Enter the Steel Valley Education Association and the school administration. They have a contract that requires "lavatory facilities exclusively for employees."
Somewhere are rules, regulations, and reasons why schools are the only place where children and adults of the same sex have separate restrooms.
Nevertheless, the Administration decided to allow Kaitlyn to use the first floor women's restroom.
And so, the union filed a grievance against the school management to keep the girl out of staff restrooms. This grievance included a petition from 18 female teachers who complained about the arrangement.
Can't have exceptions. You let one child with mobility problems enter your restroom, and pretty soon there might be another one with mobility problems who wants the same privilege. Gotta enforce that contract. Can't go down that slippery slope of full integration. Next thing you know, students might want to color outside the lines. Or ask tough questions. Or challenge authority. And then you'd have chaos and anarchism in education.

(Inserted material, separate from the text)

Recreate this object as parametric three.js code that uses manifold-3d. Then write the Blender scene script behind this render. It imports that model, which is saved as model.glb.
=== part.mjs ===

For its part, when the School Board was planning the school, it could have demanded an elevator that connected both floors. It could have demanded the architect to include boys and girls restrooms on both floors. But, it didn't.
Apparently, all elementary school children--and and staff and faculty--should be able to climb stairs. The heck with the Americans With Disabilities Act (ADA)!
The union, for its part, said that it filed the grievance because it was "seeking a solution to an issue that will provide a better outcome for all parties involved," and challenged the schools in the district to meet the ADA requirements.